Iraq Prosecutor Says Sick President Should Be Replaced
Iraq's chief prosecutor called on parliament on Monday to replace President Jalal Talabani, who has been receiving treatment in Germany for almost five months, but MPs rejected the appeal.
Ghadanfar Hammud al-Jassem made the call in a letter to parliament speaker Osama al-Nujaifi, citing Article 72 of the Iraqi constitution, which requires a new president to be elected if the post "becomes vacant for any reason."
The letter, a copy of which was posted online, said it was the statutory duty of prosecutors to "protect the system of the state, its security and its institutions, and guarantee democracy and the higher interests of the people."
But members of parliament's legal committee reviewed the request and rejected it as "unconstitutional and illegal," committee chairman Khaled al-Shwani told Agence France Presse.

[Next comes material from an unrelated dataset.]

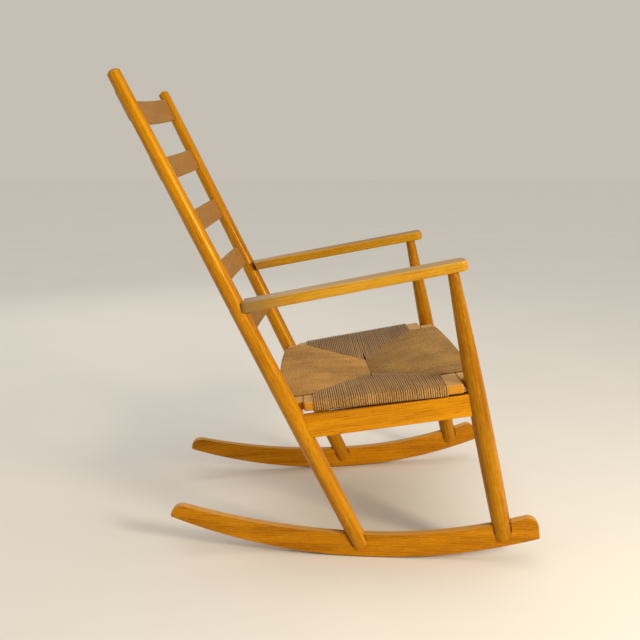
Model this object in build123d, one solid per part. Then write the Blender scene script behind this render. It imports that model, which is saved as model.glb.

Shwani said that there was no basis for Jassem to make such a request, and that Article 72 stipulated that a new president should be elected if the position fell vacant, not if the president was absent.
Talabani, 79, traveled to Germany in December after what state television reported was a stroke, the latest in a series of health problems he has suffered in recent years.
The health of the veteran Kurdish former rebel leader has major political implications in Iraq, where he has played a prominent role in seeking reconciliation between Sunni and Shiite Muslims, and Kurds and Arabs.